Q: You have said you did not want Hollywood? 

It is not that I didn’t want it, I wanted it as a character actor but not as a personality star player. There is a part of me that wishes I had done more films because I love the medium. I love seeing my characters big up there and I would have liked to have reached a different public in movies from my television public. There  is still a part of me that wishes that my character range could be seen on the big screen. Rather as Rod Steiger was, because he was a big influence on me – about becoming other people and not worrying about your own glory or self esteem but sacrificing yourself to  become somebody else. I think I have grown up in an era where character acting on film has become less desirable for the producers and directors and therefore the audience.

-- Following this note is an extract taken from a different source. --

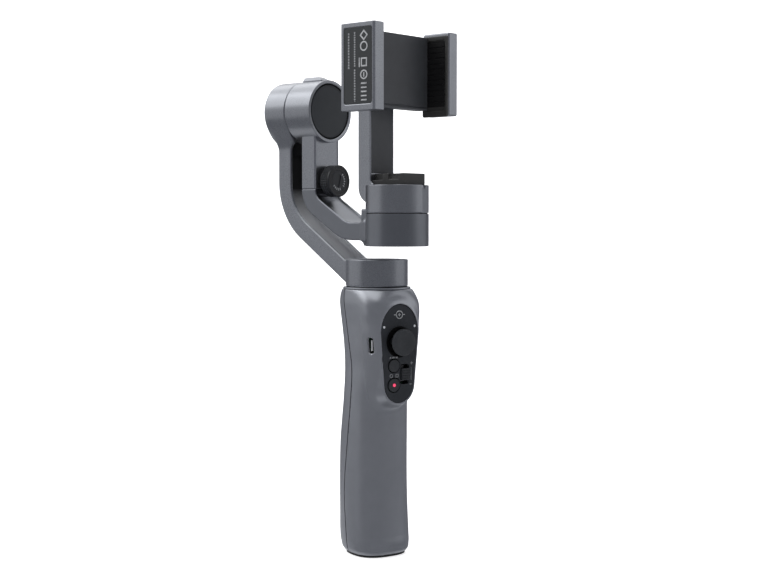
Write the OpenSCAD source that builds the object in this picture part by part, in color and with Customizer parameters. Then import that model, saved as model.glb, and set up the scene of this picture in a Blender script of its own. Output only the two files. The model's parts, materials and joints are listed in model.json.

They have got used to characters the people that those actors really are. The great exception to that of course is a leading man, Johnny Depp who is absolutely the ultimate character actor. Johnny Depp is the future of the character and thanks to his success maybe we will see the return of an era when my sort of actor is back in vogue. It is not in vogue for me to be in Hollywood movies as lots of different people. Maybe  The Bank Job will change that? I’d like it to change.